Watching and playing Black Mirror was such a wild ride. It took me on one hell of a journey and brings up an interesting, almost philosophical debate about free will. Do we really have it? Are we being controlled by a higher or more powerful being and are living in ignorant bliss about the whole situation? Now, the answer to this is completely subjective. I (almost hopefully) feel like human beings definitely have free will -- however, there could be circumstances that affect our free will. Societal pressures, ethical and moral dilemmas, disassociation, mental illnesses... etc. At the core of our being, though, I think everyone has free will. It keeps me sane to think this way, haha.

Black Mirror was a compelling journey that got me interested in interactive films as a whole. This was my first experience with a professional interactive film. As a teenager, I would stumble upon interactive youtube series' made by content creators but never something like this. Here is an example of one by popular youtuber Shane Dawson (Warning: It might be inappropriate with drug/alcohol references, sexual jokes, and cursing). I tried playing it but the links don't work anymore... but it is ten years old and YouTube has changed quite a bit since then so that might be why.

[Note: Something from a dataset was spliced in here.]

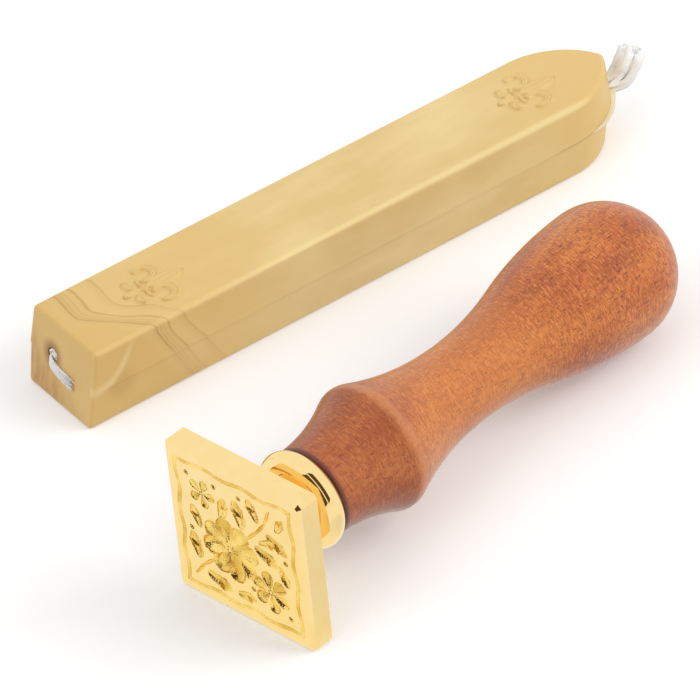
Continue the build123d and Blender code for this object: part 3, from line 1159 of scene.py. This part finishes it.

I looked into the history of interactive films and found the first ever example of an Interactive Film was in 1967 with a movie called Kinoautomat. It was a Czechoslovakian movie made for a film exhibition in Canada. At nine points during the film, it stopped and a moderator appeared on the stage. He/she would ask the audience to vote between two scenarios and the winning scenario would play for the audience. I thought this was completely revolutionary! The fact that interactive films came out before the video games/computer games we discussed in class really surprised me. I guess it makes sense since movies were a giant medium for entertainment and storytelling. It's cool to see how interactive fiction has evolved and I can't wait to see where it goes from here. Who knows? Maybe interactive films will continue to grow in popularity and might slowly become a normal genre to choose from.